Frequently Asked Questions
What is the best time to visit India?
For most of the country, October to March is ideal: cool, dry, and comfortable for sightseeing across Rajasthan, Delhi, Agra, and the south. Avoid the April–June heat and the June–September monsoon unless you’re heading to the Himalayas or Ladakh.
What is the cheapest time to visit India?
The monsoon and shoulder months — roughly July to September, plus April and May — are the cheapest, with flights and hotels well below the winter peak. You trade heat or rain for low crowds and prices.
When is the monsoon in India?
The main southwest monsoon sweeps the country from June to September, arriving in Kerala first and moving north. A second, lighter northeast monsoon brings rain to the southeast coast (Tamil Nadu) from about October to December.
When is the best time to visit Rajasthan?
October to March, when the desert cities of Jaipur, Jodhpur, and Jaisalmer cool to comfortable days and crisp nights. Summer (April–June) is brutally hot, often above 40 C.
How much does a trip to India cost per day?
Budget travelers manage on 20 to 40 US dollars a day; mid-range comfort runs about 55 to 100. See the cost table above for the full breakdown.
Do I need a visa for India in 2026?
Most visitors need an e-Visa, applied for online before arrival. Check the official Indian e-Visa portal for current categories, validity, and fees, which vary by nationality.

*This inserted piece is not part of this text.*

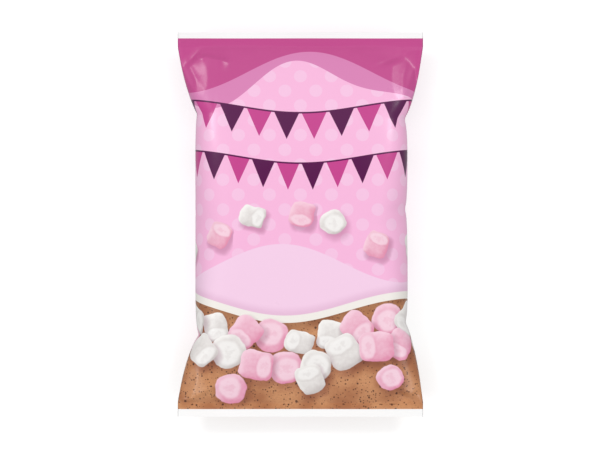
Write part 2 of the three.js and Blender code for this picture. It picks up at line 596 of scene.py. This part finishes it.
def film_maps(mesh, rows_v):
    """One map in millimetres of flat film for the print, and the same one in a unit square.

    The film is cut open down the middle of its base, and laid flat with the shown panel in the
    middle.
    """
    loops = loop_vertices(mesh)
    row, column = loops // RING, loops % RING
    long_loops = 4 * RING * (len(rows_v) - 1)
    starts = np.repeat(column[:long_loops:4], 4)
    starts = np.concatenate([starts, np.zeros(len(loops) - long_loops, np.int64)])
    turned = np.where((starts == RING - 1) & (column == 0), RING, column)
    u = (turned / PANEL - 0.5) * FILM_WIDTH
    cut = 3 * PANEL // 2
    u = np.where(starts >= cut, u - 2 * FILM_WIDTH, u)
    v = rows_v[row]
    set_map(mesh, "film", u, v)

    across = u / (2 * FILM_WIDTH) + 0.5
    along = END_SHARE + (1 - 2 * END_SHARE) * (v - rows_v[0]) / (rows_v[-1] - rows_v[0])
    in_end = np.arange(len(loops)) >= long_loops
    end_across = np.minimum(column, RING - column) / PANEL
    in_upper = (column > 0) & (column < PANEL)
    end_along = END_SHARE * np.where(in_upper, END_EDGES[1], END_EDGES[0])
    end_along = np.where(row == 0, end_along, 1 - end_along)
    across = np.where(in_end, end_across, across)
    set_map(mesh, "OFBake", across, np.where(in_end, end_along, along))


def new_piece(name, mesh, material):
    mesh.materials.append(material)
    piece = bpy.data.objects.new(name, mesh)
    bpy.context.scene.collection.objects.link(piece)
    return piece


def film_piece(rows, rows_v, material):
    mesh = closed_mesh("film", rows, PANEL)
    film_maps(mesh, rows_v)
    return new_piece("film", mesh, material)


def lap_piece(rows, rows_v, material):
    """The seam follows the base, just under it, from one cut edge to the other."""
    x = np.linspace(LAP_START, LAP_START + LAP_WIDTH, LAP_STEPS + 1)
    lap_rows = []
    for row in rows:
        base = row[PANEL + 1 :][::-1]
        middle = np.interp(x, base[:, 0], base[:, 2]) - LAP_GAP - LAP_THICKNESS / 2
        y = np.interp(x, base[:, 0], base[:, 1])
        thickness = np.where((x > x[0]) & (x < x[-1]), LAP_THICKNESS, 0)
        upper, lower = (np.stack([x, y, middle + part * thickness], -1) for part in (0.5, -0.5))
        lap_rows.append(np.concatenate([upper, lower[::-1][1:-1]]))
    mesh = closed_mesh("back seam", np.array(lap_rows), LAP_STEPS)
    loops = loop_vertices(mesh)
    column = loops % (2 * LAP_STEPS)
    place = x[np.minimum(column, 2 * LAP_STEPS - column)]
    set_map(mesh, "film", FILM_WIDTH - place, rows_v[loops // (2 * LAP_STEPS)])
    return new_piece("back_seam", mesh, material)


# ---------------------------------------------------------------- print


def linear(red, green, blue):
    """A colour of 0 to 255 in a shader's own units."""
    parts = [value / 255 for value in (red, green, blue)]
    parts = [x / 12.92 if x <= 0.04045 else ((x + 0.055) / 1.055) ** 2.4 for x in parts]
    return (*parts, 1)


PALE_PINK = linear(248, 185, 222)
DOT_PINK = linear(247, 197, 228)
PALEST_PINK = linear(246, 208, 234)
MID_PINK = linear(217, 130, 182)
DEEP_ROSE = linear(195, 76, 142)
PLUM = linear(86, 2, 74)
ROSE = linear(198, 66, 142)
SHADE = linear(206, 150, 186)
CREAM = linear(243, 238, 232)
COCOA = linear(208, 148, 103)
DARK_COCOA = linear(170, 108, 70)
COCOA_RIM = linear(112, 64, 40)
SPECK = linear(70, 36, 22)
SWEET_SHADOW = linear(176, 136, 156)
BARE_FILM = linear(250, 250, 250)

FULL_TURN = 2 * math.pi
EDGE = 0.15  # half the width over which one printed colour gives way to the next


class Paint:
    """Adds nodes to one shader tree, and returns what each gives."""

    def __init__(self, tree):
        self.tree = tree

    def node(self, kind, values=(), **settings):
        """A new node, with a value or a socket for each of the inputs named or numbered."""
        node = self.tree.nodes.new("ShaderNode" + kind)
        for name, setting in settings.items():
            setattr(node, name, setting)
        for name, value in dict(values).items():
            self.set(node.inputs[name], value)
        return node

    def set(self, socket, value):
        if isinstance(value, bpy.types.NodeSocket):
            self.tree.links.new(value, socket)
        else:
            socket.default_value = value

    def math(self, operation, *values):
        return self.node("Math", enumerate(values), operation=operation).outputs[0]

    def vector(self, operation, *values):
        node = self.node("VectorMath", enumerate(values), operation=operation)
        single = operation in ("DOT_PRODUCT", "LENGTH", "DISTANCE")
        return node.outputs["Value" if single else "Vector"]

    def split(self, vector):
        return self.node("SeparateXYZ", {0: vector}).outputs

    def step(self, value, low, high, least=0.0, most=1.0):
        """The least at low, the most at high, smooth between. low may be greater than high."""
        span = {"From Min": low, "From Max": high, "To Min": least, "To Max": most}
        values = {"Value": value, **span}
        return self.node("MapRange", values, interpolation_type="SMOOTHSTEP").outputs[0]

    def mix(self, share, below, above, blend="MIX"):
        """The colour below with a share of the one above. The node's colours are 6, 7 and 2."""
        node = self.node("Mix", {0: share, 6: below, 7: above}, data_type="RGBA", blend_type=blend)
        return node.outputs[2]

    def noise(self, place, scale, detail=2.0):
        return self.node("TexNoise", {"Vector": place, "Scale": scale, "Detail": detail}).outputs

    def wave(self, along, middle, height, length, shift=0.0):
        """middle + height * sin(2 pi (along - shift) / length)"""
        turn = self.math("MULTIPLY", self.math("SUBTRACT", along, shift), FULL_TURN / length)
        return self.math("MULTIPLY_ADD", self.math("SINE", turn), height, middle)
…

Start Planning Your India Trip
The best time to visit India comes down to where you’re going. October to March is the golden window for most of the country — cool, dry, and perfect from Rajasthan’s forts to Kerala’s backwaters — while the monsoon and summer months trade heat or rain for the lowest prices of the year, and send savvy travelers up to dry, open Ladakh. I learned the hard way that May in Jaipur means melting; book the cool season for the plains and save the mountains for summer, and this overwhelming, unforgettable country opens up at almost any budget.